ORANGE PARK – County Mayors and the County Commission Chairman shared a common theme Wednesday at the annual Clay Chamber State of the County luncheon: the time to prepare for the future is right now.

BCC Chairman Jim Renninger joined Mayors Connie Butler of Green Cove Springs, Randy Anderson of Orange Park, Adrian Andrews of Penney Farms and Nina Rodenroth of Keystone Heights to share their municipality’s vision to prepare for unprecedented growth already on planning boards. They shared their visions with a room filled with elected, business and community leaders at the Thrasher-Horne Center.

Officials said as many as 10,800 new homes are planned for five different developments, and with that comes the immediate need to repair and build infrastructure to meet the demands.

“My fellow Commissioners and I passed the budget surpassing $731 million for this fiscal year, a huge amount of money,” Renninger said. “A majority of those dollars are earmarked for increasing infrastructure, public safety and services to our community.”
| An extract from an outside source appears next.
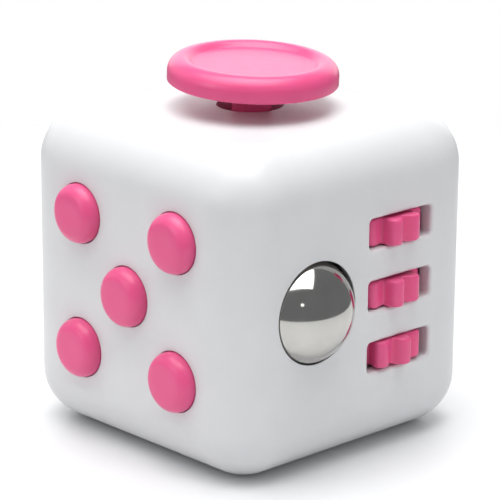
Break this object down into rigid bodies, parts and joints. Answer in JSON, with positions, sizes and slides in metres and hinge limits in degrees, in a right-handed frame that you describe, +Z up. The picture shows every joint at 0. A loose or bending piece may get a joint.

Renninger said in the next 15 years, 4,000 homes are planned for the Governors Park community; another 4,300 are expected at Saratoga Springs; the Rookery will have 2,000 homes and as many as 500 are slated at Sunrise Road and Fox Run Road developments in Keystone Heights.

The county will spend $174 million on road projects to keep pace. It will also build four new fire stations and remodel many of the 12 existing stations.

Renninger said other Northeast Florida Regional Council counties are working with Clay to create a regional plan. According to the U.S. Census, more than 300,000 people moved to Clay, Duval, Nassau, St. Johns, Baker, Putnam and Flagler counties last year.

“The Regional Council helped us to develop our first five-year strategic plan,” he said. “They helped us develop such things as substance use disorder, transportation and resiliency.” 

All while maintaining a “small county” feel.

“I just want to say we are all about small towns and big passions,” he said.

Andrews said Penney Farms is replacing its water pipes and electronically mapping out the town to be better prepared when the property around the 1.46-square-mile sleepy community is sold for development.

“We’re trying to catch up with the technology that’s out there to keep us abreast of what’s going on in our town,” he said. “Gold used to be the No. 1 investment. No longer. So we know we are surrounded by land that belongs to a corporation. When that group sells out, we’re going to be able to handle the growth, those homes, and whatever business is coming our way.”

Butler said Green Cove Springs is bracing for developments that will come when the First Coast Expressway is completed near the city’s south side.

The city council has developed comprehensive plans to maintain its historic nature while welcoming new growth.

“As we know, our county is growing, and it’s growing by leaps and bounds,” she said. And in the process, we don’t want to forget about the residents. You hear a lot about the growth, the growth, the growth. So, we’re looking at ways to embrace the growth and have that balance.”

Butler gleefully reminded everyone Green Cove Springs will celebrate its 150th birthday as a municipality this year. While the official event will be on Nov. 2, other events will be celebrated as lead-ups to the big party.

Orange Park’s Anderson boasted that his town operates on a $24 million budget and has no debt. He said the town is working to replace the last 45 septic tanks inside the city limits. Orange Park has also invested significantly in buying wetlands and improving drainage to address frequent flooding.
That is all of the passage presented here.